Bordels masculins : révolution sexuelle ou sordide matraquage ?
Voici quelques semaines, la nouvelle avait fait grand bruit. Après plusieurs mois de débat, la justice du Nevada autorisait les hommes à se prostituer en maisons closes. Il faut préciser que le Nevada est le seul Etat américain où la prostitution est légale, une autorisation assortie de visites médicales obligatoires, désormais étendues et adaptées aux hommes.
Aussitôt, le Shady Lady Ranch, à l’origine de l’initiative, embauchait Markus, jeune acteur de porno : pour 300$ l’heure, Markus proposait ses services à une clientèle exclusivement féminine. Le jeune homme et ses déclarations fracassantes (il alla jusqu’à se comparer à Mahatma Gandhi !) firent la une des magazines américains et les patrons du Shady Lady Ranch étaient certains de l’effet de ce formidable coup de pub.
Deux mois plus tard, Markus et le Shady Lady Ranch décident de se séparer ! Séparation temporaire, nous promet-on, invoquant la pression médiatique et les relations difficiles avec les collègues femmes des bordels de l’Etat. La réalité semble tout autre : le Shady Lady Ranch, qui devait être le premier bordel pour femmes, a accueilli moins d’une dizaine de clientes en deux mois (dont quelques journalistes).
On peut dès lors s’interroger : les femmes sont-elles prêtes à payer pour une heure de sexe ?
Des femmes clientes de la prostitution ?
Si l’on en croit les magazines, l’accès des femmes à des relations sexuelles tarifées représenterait une véritable révolution : on parle de « retournement des rôles », de « transgression des normes », « d’ une véritable égalité des femmes avec les hommes », le signe de l’émergence d’une « société plus égalitaire, où les femmes sont enfin « autorisées » à concrétiser leurs désirs ». Bref, un progrès incontestable pour l’émancipation des femmes !

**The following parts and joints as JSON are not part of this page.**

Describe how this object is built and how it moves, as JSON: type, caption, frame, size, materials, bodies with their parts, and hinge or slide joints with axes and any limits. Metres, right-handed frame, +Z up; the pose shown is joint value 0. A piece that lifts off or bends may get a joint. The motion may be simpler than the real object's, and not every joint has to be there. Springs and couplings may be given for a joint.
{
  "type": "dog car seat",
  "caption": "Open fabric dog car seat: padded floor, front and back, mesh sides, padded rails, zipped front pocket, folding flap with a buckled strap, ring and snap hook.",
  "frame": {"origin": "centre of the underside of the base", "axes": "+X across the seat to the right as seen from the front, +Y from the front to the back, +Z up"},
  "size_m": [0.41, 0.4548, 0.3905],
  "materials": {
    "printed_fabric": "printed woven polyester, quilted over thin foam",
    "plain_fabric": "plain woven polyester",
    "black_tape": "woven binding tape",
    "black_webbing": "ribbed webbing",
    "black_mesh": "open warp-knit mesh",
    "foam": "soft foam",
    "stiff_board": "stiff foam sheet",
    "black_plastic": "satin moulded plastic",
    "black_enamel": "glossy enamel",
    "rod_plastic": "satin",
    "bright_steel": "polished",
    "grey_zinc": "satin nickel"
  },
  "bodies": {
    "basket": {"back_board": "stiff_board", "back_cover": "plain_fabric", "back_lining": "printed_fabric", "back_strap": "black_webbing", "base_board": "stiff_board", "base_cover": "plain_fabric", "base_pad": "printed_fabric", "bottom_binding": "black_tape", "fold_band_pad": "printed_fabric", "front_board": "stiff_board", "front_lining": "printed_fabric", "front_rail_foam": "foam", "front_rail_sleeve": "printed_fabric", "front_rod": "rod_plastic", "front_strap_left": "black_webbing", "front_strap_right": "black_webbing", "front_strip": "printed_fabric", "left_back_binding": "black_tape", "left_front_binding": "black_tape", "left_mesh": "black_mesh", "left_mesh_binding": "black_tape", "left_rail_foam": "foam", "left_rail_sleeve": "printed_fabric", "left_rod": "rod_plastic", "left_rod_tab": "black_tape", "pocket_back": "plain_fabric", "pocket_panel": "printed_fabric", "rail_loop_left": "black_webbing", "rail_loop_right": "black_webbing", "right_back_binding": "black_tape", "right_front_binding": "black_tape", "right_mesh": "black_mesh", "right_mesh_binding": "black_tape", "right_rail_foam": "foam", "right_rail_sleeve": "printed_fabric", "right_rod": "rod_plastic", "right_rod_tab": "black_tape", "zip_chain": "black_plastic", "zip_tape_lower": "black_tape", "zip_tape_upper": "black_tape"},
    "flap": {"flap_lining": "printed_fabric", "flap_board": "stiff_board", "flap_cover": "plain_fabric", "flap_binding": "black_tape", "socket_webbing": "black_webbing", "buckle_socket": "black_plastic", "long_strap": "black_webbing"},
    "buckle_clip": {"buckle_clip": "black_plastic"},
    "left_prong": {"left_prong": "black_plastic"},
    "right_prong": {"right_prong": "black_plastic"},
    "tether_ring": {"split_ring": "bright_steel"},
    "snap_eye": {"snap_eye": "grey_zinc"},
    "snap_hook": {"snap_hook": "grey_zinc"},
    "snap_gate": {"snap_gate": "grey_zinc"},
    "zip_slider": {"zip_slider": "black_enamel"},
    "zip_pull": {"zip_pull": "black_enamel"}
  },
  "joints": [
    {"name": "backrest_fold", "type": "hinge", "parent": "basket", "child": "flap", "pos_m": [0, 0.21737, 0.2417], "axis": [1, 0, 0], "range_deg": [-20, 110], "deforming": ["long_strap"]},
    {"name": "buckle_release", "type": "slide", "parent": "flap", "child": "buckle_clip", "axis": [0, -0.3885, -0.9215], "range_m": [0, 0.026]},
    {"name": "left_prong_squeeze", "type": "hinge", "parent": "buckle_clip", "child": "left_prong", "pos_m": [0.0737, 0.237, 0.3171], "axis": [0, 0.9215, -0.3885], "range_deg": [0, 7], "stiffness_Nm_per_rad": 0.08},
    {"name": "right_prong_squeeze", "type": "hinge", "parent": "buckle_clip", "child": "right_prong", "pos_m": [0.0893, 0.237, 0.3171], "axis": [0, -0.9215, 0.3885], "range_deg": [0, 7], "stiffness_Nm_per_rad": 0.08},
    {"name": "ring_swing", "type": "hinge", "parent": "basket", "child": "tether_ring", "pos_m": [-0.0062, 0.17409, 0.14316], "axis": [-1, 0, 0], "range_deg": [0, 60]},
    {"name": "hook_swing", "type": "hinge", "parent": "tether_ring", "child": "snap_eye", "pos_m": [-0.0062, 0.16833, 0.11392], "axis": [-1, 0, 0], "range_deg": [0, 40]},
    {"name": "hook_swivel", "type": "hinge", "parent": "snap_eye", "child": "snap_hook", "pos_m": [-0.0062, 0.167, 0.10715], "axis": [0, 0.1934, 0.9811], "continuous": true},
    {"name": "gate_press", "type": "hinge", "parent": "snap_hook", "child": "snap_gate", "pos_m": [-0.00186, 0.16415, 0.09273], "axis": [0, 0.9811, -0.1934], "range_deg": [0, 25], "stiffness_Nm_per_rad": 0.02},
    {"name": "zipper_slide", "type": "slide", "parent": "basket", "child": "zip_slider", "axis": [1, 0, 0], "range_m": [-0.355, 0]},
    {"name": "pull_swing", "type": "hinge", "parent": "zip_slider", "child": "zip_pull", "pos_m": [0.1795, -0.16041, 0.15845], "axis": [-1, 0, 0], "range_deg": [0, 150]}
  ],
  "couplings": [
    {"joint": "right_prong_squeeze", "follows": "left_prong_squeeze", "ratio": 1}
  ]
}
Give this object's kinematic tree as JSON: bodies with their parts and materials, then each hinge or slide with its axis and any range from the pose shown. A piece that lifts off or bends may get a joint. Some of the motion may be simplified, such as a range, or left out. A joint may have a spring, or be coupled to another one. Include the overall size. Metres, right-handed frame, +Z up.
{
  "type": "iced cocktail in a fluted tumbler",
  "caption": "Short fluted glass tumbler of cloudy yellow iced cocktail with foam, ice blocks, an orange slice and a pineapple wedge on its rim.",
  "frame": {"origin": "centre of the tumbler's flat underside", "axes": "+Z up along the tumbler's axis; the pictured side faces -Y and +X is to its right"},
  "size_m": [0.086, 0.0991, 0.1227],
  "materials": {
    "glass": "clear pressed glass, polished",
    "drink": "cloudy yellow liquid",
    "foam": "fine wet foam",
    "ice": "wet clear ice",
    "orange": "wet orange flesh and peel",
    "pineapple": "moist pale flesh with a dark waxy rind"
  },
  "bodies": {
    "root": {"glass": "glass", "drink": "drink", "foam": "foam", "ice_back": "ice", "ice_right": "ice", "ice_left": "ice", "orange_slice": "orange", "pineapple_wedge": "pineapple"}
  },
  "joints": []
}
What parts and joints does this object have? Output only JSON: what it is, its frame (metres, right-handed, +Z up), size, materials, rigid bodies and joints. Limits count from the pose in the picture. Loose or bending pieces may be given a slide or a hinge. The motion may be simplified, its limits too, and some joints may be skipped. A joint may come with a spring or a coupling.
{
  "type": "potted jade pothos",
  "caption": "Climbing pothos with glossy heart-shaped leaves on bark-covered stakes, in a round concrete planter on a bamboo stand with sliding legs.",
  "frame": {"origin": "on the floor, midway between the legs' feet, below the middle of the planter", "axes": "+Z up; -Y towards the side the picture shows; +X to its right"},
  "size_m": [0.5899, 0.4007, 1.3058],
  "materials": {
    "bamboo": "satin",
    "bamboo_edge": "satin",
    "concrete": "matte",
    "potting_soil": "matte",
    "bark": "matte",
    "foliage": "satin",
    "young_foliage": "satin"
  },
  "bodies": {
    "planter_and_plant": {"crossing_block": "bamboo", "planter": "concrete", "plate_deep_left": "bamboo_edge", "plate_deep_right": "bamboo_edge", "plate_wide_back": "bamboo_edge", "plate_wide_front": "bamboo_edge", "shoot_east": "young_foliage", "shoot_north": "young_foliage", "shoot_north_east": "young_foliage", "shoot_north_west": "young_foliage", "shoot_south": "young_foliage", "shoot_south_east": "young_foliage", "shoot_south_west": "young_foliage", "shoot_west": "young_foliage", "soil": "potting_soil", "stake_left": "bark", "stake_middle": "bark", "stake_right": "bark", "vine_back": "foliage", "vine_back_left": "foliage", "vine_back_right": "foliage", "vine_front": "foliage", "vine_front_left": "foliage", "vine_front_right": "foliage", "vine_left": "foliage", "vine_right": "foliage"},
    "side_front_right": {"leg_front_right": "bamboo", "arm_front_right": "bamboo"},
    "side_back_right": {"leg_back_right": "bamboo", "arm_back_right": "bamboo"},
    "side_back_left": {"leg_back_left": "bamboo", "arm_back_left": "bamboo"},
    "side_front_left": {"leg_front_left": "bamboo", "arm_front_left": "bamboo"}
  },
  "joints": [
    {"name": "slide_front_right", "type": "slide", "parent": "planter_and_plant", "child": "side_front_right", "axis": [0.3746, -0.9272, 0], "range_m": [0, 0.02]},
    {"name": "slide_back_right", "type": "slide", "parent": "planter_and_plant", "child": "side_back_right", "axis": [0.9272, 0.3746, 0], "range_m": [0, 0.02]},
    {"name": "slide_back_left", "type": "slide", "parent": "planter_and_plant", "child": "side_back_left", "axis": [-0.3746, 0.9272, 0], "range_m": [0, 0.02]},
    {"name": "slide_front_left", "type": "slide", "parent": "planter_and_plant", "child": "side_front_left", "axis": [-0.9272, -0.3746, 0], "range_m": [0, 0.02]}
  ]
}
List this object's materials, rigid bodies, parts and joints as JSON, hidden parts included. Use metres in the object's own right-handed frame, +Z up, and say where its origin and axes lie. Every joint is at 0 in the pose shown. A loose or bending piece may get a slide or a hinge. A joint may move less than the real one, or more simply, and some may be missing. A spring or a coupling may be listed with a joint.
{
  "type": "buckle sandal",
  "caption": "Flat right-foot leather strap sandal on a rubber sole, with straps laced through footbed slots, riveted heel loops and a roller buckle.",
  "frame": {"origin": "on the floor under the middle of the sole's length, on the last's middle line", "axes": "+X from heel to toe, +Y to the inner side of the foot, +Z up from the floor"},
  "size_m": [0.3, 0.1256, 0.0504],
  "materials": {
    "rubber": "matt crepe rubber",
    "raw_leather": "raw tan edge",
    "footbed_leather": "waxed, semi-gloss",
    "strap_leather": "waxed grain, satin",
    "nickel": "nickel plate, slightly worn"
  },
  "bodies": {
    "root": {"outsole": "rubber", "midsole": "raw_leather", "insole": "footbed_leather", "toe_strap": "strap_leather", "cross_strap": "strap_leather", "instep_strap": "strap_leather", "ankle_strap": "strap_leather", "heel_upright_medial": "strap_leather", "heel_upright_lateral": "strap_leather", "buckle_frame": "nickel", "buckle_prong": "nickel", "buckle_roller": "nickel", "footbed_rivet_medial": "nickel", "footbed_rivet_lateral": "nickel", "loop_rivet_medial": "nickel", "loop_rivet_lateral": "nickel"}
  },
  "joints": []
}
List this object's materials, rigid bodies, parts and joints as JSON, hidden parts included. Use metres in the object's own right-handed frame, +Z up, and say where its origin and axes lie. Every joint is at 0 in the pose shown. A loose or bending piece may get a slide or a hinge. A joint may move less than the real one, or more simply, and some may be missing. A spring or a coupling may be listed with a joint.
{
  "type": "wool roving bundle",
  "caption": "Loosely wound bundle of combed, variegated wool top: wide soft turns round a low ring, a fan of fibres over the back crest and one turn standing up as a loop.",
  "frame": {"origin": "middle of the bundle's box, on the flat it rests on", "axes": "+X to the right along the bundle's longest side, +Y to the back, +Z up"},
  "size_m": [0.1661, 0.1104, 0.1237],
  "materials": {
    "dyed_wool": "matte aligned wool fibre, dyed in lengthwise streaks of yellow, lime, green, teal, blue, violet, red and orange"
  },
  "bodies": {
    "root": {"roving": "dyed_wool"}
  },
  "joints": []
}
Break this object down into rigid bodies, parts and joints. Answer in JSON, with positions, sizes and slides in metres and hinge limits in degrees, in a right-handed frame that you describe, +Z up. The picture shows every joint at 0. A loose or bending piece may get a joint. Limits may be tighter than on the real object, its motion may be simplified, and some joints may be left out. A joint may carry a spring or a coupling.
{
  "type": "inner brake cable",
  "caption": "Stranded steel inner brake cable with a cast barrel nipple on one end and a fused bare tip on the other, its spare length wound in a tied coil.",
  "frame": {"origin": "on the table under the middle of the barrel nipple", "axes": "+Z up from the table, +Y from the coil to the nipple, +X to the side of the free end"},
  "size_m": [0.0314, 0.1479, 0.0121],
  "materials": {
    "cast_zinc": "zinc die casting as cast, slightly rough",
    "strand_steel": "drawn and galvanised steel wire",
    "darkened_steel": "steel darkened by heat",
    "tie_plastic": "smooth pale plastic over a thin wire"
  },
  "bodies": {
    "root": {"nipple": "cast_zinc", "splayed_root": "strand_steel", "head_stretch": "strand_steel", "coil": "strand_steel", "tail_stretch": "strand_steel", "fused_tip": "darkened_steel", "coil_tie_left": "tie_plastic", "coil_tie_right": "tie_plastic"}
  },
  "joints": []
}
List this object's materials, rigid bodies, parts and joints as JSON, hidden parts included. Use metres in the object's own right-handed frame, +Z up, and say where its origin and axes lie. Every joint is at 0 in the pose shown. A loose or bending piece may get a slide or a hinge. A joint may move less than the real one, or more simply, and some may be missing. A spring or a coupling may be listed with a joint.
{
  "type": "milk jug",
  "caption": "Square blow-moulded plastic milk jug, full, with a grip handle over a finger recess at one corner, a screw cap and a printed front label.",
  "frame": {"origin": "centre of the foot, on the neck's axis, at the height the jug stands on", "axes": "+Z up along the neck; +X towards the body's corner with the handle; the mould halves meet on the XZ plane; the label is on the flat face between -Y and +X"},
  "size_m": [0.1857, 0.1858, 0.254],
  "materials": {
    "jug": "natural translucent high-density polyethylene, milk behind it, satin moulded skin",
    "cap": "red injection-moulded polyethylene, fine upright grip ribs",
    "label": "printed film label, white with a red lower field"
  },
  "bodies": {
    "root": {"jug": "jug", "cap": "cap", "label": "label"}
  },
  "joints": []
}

Les expériences en ce sens se sont multipliées. En 2001, un bordel pour femmes, « Angels », ouvrait ses portes en Suisse, non loin de la frontière allemande, et proposait une palette de services allant du « massage nu (40 francs suisses) à une prestation de 90 minutes avec acte sexuel (600 francs) ». A l’automne 2006, c’est à Valencia en Espagne, que Barbara, ancienne personne prostituée, devait ouvrir « Olé », un établissement réservé aux femmes. Enfin, aux Usa, bien avant le Shady Lady Ranch, la célèbre Heidi Fleiss, connue pour avoir géré un réseau d’escort girls à Los Angeles, annonçait l’ouverture d’un bordel pour femmes.
Autant de tentatives restées sans suite. Il faut donc l’admettre : les femmes n’ont pas envie de relations sexuelles tarifées et la prostitution demeure le fait d’une clientèle à 99% masculine. Certains invoqueront le poids des tabous et des interdits. Nous pensons qu’il s’agit plutôt d’une question d’éducation : « Les femmes n’ont pas été éduquées à considérer les hommes comme des objets », explique la sexologue Carmen Teixa.
Quoi qu’il en soit, l’émergence de ce débat n’est pas un hasard. Au moment où un nombre croissant de pays prennent des mesures pour responsabiliser, voire sanctionner, le client de la prostitution, on vient nous dire que l’achat de relations sexuelles un modèle d’égalité pour les femmes ! Habile manière de brouiller le débat autour de l’exploitation sexuelle et de faire oublier ce qu’est la prostitution : il s’agit d’exercer un pouvoir sur un autre être humain et de le réduire à l’état d’objet.
Qu’il soit le fait d’un homme ou d’une femme, l’achat de sexe est inacceptable.